Kalimat terakhir yang terlontar berhasil membuat Dean terperanjat, wajahnya pias dan tersinggung. 

Pria itu menyugar rambutnya frustasi dan mendesis saat mengucapkan maaf, "Keluarlah, Dera!" titah Dean parau. 

"Apa? Nggak mau. Kamu tahu 'kan aku cuma pakai lingerie minim di balik jubah pendek ini. Nggak! orang-orang akan berpikir kalau aku wanita panggilan!" 

"Itu fakta 'kan?" sambar Linar cepat.

"Apa lo bilang?" 

"Kamu memang wanita panggilan. Jalang murahan yang dengan murahnya berzina sama suami orang, fakta 'kan?" sengit ku mengejek.

"Apa! Sialan! Beraninya lo dasar ...!"

"Keluar, Dera!" sentak Dean tegas menatap dalam tanda tak perlu penolakan berikutnya. 

Dera terkesiap. Ia menatap kesal pada Dean, ia melangkah mundur seraya mencebikkan bibirnya kesal. 

"Nggak perlu!" imbuh Linar. Menoleh malas pada Dera.
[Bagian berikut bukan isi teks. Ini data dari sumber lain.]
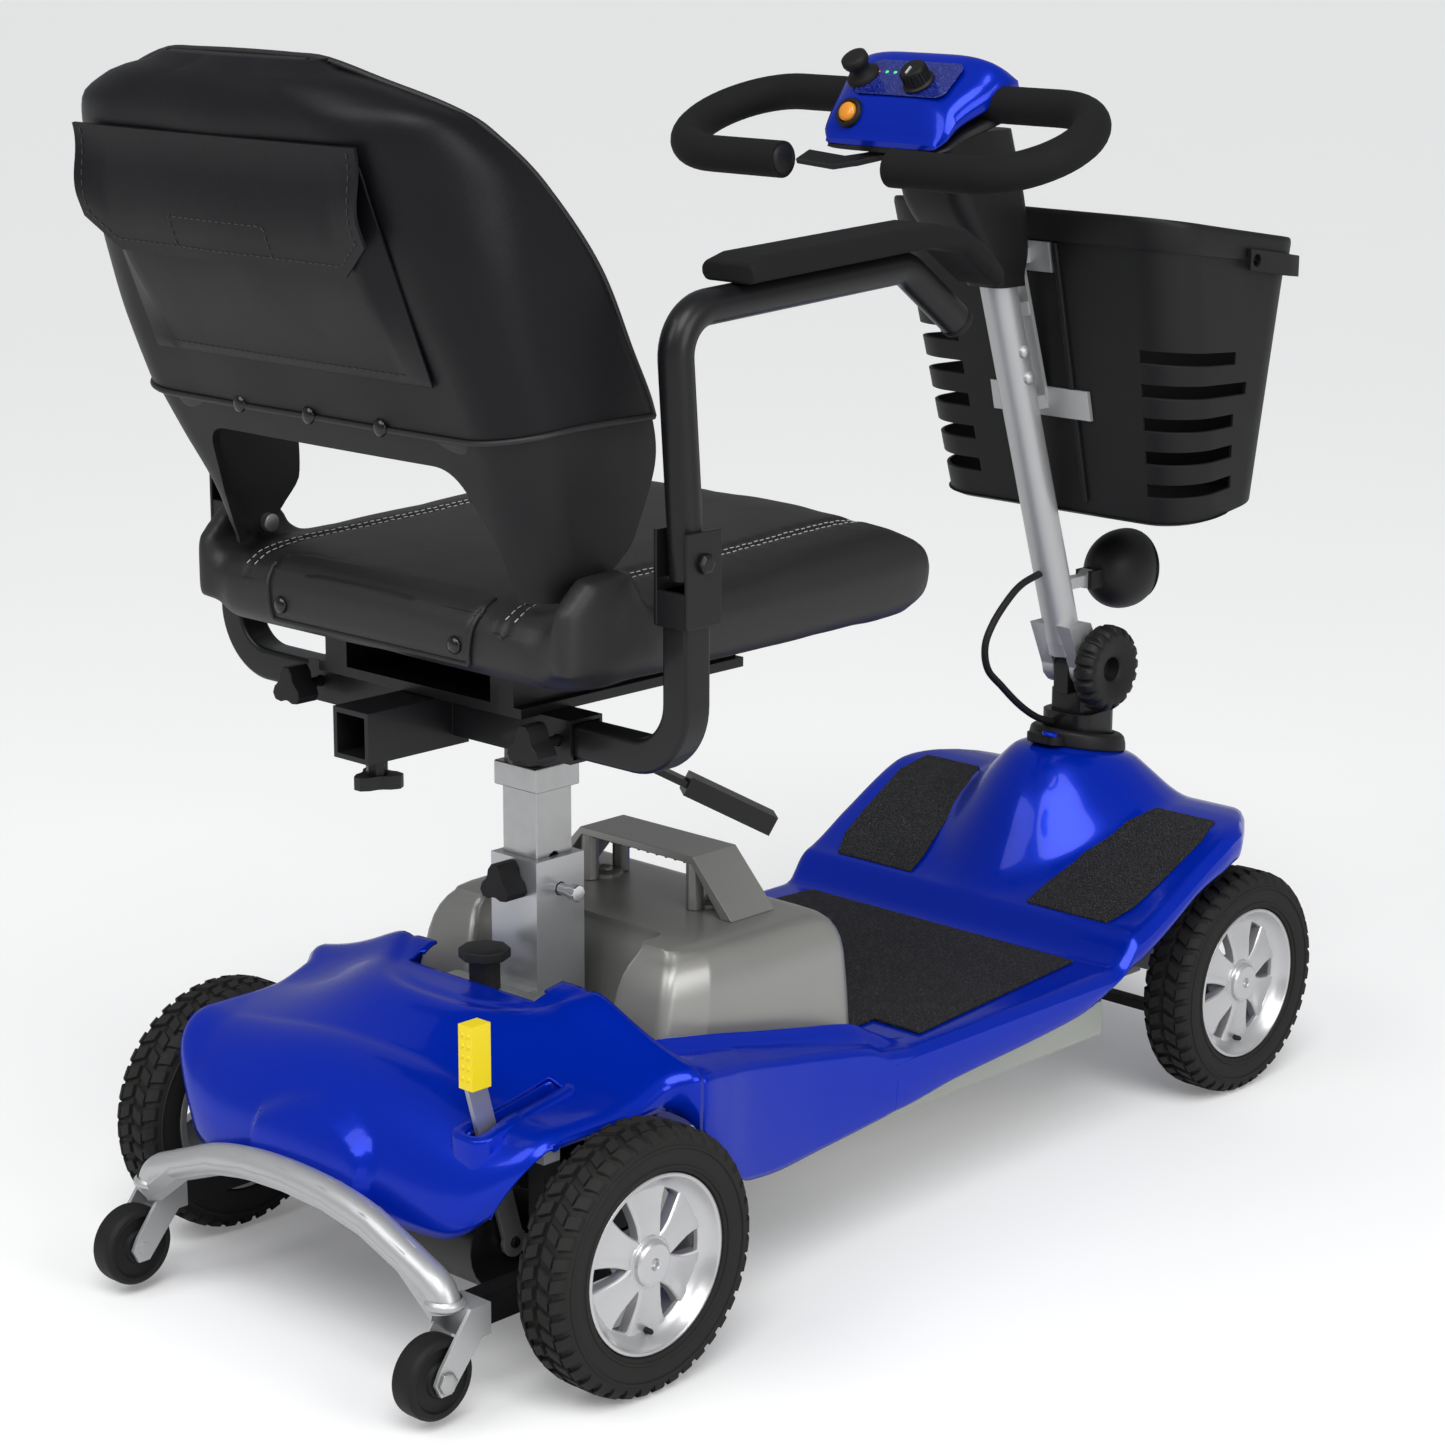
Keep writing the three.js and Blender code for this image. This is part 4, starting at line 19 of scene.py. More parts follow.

"Kamu udah bersikap jalang yang merusak rumah tangga aku, jadi ayo kita selesaikan semuanya dengan cara dewasa!" 

"LINAR!"

"Apa? Kenapa kamu nggak mau libatkan dia di saat dengan teganya kamu mempersilakan dia masuk dan merusak rumah tangga kita, Mas?" 
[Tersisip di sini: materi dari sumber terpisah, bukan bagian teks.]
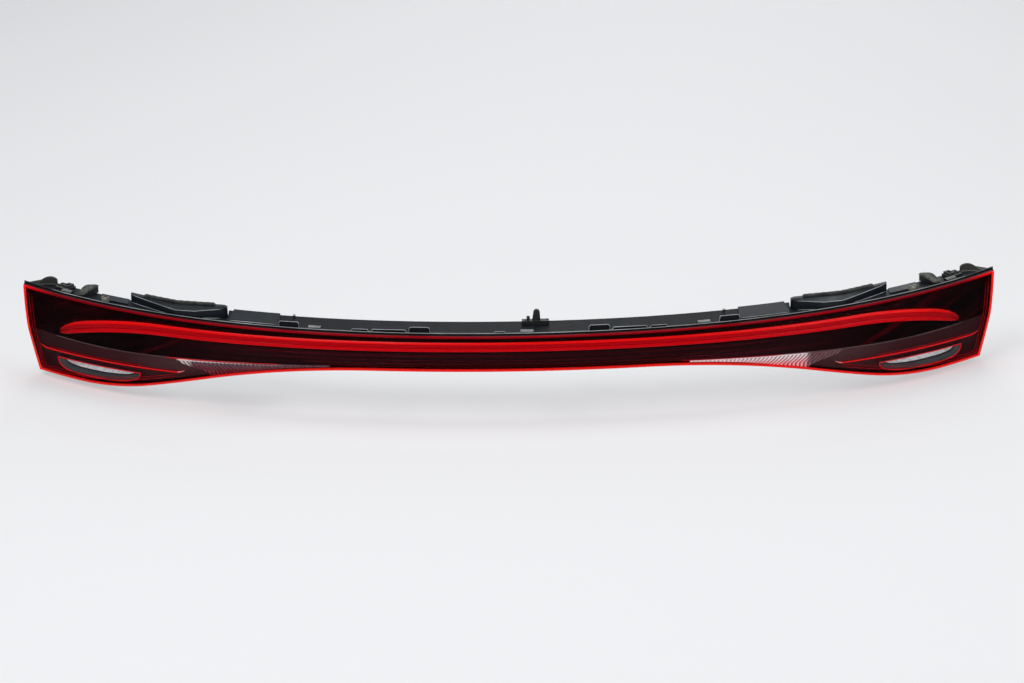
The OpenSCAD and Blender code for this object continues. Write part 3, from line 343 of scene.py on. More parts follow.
def mixColour(nt, fac, a, b, blend="MIX"):
    n = nt.nodes.new("ShaderNodeMix")
    n.data_type = "RGBA"
    n.blend_type = blend
    for sock, v in ((n.inputs[0], fac), (n.inputs[6], a), (n.inputs[7], b)):
        if isinstance(v, (int, float)):
            sock.default_value = v
        elif isinstance(v, tuple):
            sock.default_value = (*v, 1.0)
        else:
            nt.links.new(v, sock)
    return n.outputs[2]


def mathOf(nt, op, a, b=None, clamp=False):
    n = nt.nodes.new("ShaderNodeMath")
    n.operation = op
    n.use_clamp = clamp
    for sock, v in zip(n.inputs, (a, b)):
        if v is None:
            continue
        if isinstance(v, (int, float)):
            sock.default_value = v
        else:
            nt.links.new(v, sock)
    return n.outputs[0]


def bumpOf(nt, height, strength, distance):
    b = nt.nodes.new("ShaderNodeBump")
    b.inputs["Strength"].default_value = strength
    b.inputs["Distance"].default_value = distance
    nt.links.new(height, b.inputs["Height"])
    return b.outputs["Normal"]


def objectCoords(nt):
    return nt.nodes.new("ShaderNodeTexCoord").outputs["Object"]


def upFacing(nt):
    # 1 where a surface looks up, which is where dust lies
    g = nt.nodes.new("ShaderNodeNewGeometry")
    s = nt.nodes.new("ShaderNodeSeparateXYZ")
    nt.links.new(g.outputs["Normal"], s.inputs[0])
    return s.outputs["Z"]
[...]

"Oh, atau ini cara kamu untuk menjaga jalang kamu dari kemarahan aku, begitu, Mas?" bentak Linar dengan suara bergetar, aku melotot dengan air mata yang menggenang di pelupuk mata.

"Sebaiknya aku pergi," gumam Dera berbalik terburu-buru ke arah nakas untuk mengambil barang pribadinya.
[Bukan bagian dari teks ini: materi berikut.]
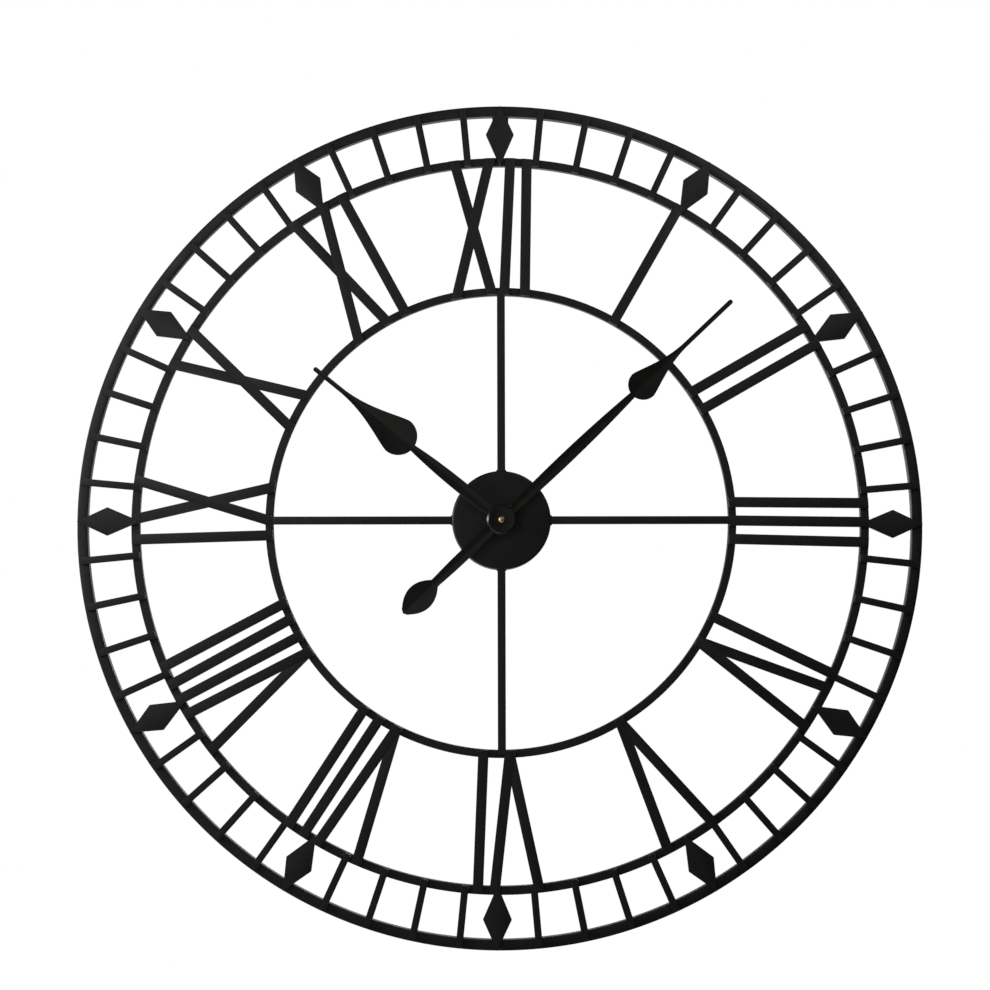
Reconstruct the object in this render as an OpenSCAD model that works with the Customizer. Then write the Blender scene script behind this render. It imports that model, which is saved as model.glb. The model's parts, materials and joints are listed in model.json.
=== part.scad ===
// Skeleton wall clock: three welded steel rings, roman numerals cut from flat bar,
// diamond and bar minute marks, two pressed hands and a battery quartz movement.
//
// Origin: centre of the hanging hole, on the wall plane.  +Z is up, the wall is the
// plane Y = 0 and the dial looks along -Y.  Depths below are distances from the wall.
// Millimetres and degrees.  Clock angles run clockwise from twelve o'clock.

/* [Overall] */
// Outer diameter of the clock
clock_d = 800; // [500:10:1000]
// Height of the hanging hole above the hands' axis
hang_drop = 374; // [230:1:480]
// Which sub-part to draw

/* [Rings] */
// Width of the outer ring's face
outer_face = 10; // [6:0.5:16]
// Depth of the outer ring, front to back
outer_depth = 8; // [4:0.5:14]
// Outer diameter of the chapter ring
chapter_d = 698; // [400:1:900]
// Width of the chapter ring's face
chapter_face = 8; // [5:0.5:14]
// Outer diameter of the inner ring
inner_d = 445.6; // [250:0.2:600]
// Width of the inner ring's face
inner_face = 7.5; // [5:0.5:14]
// Depth of the chapter and inner rings
ring_depth = 6; // [3:0.5:12]

/* [Flat bars] */
// Thickness of all flat bars
bar_t = 3; // [1.5:0.5:6]
// Depth of the rings' front faces, where the bars are welded on
ring_front = 19.5; // [14:0.5:30]
// Width of a minute bar
tick_w = 6.6; // [4:0.1:10]
// How far a minute bar stops short of the outer ring's edge
tick_short = 2; // [0.5:0.5:8]
// Angle from an hour to the first minute bar after it
tick_first = 5.7; // [4:0.1:7]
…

"Suruh wanita kamu untuk tinggal, Mas. Atau aku akan membesar-besarkan masalah lebih dari ini!" ancam Linar berdesis.

Dean menatapnya marah, ia menghela napas kasar kasar dan berjalan menjauh, lalu berteriak.

"Linar dengar! ... brengsek!" amuknya menjenggut rambutnya frustrasi kemudian berbalik. 

"Kenapa kamu ada di sini sih, hah?" bentak Dean marah.

Linar sebagai istri sudah tahu bahwa suaminya akan semarah ini, dan ia bertekad akan tetap menuntaskannya meski terlampau alot.

"Dera, kamu jangan keluar atau aku akan labrak kamu di Derara's boutique, itu milik kamu dan saudara sepupu kamu kan? Pasti akan lebih seru kalau acara pelabrakannya di rekam dan diviralkan ke media sosial, gimana setuju?"

"Sialan! kamu dengar itu Dean?  Wanita ini baru aja mengancam aku!"

"Kita buat simple aja, kamu cukup ikuti apa kata aku sebagai istri sah dari pria yang sedang kamu serong suaminya!"

"Brengsek!" desis Dera melotot. 

"Lin,  jangan begini! kita bicarakan ini di rumah, sebentar aku bersiap dulu," seru Dean yang langsung berbalik untuk mendapatkan baju miliknya. 

"Terdengar ancaman kosong ya? Ok, aku udah tahu alamat toko offline dan media sosialnya Dera, dan mungkin aku akan menyewa beberapa orang untuk merekam aksi pelabrakan designer muda bersama salah satu petinggi perusahaan kamu, Mas dan menyebar luaskannya, the power of netizen,  right?"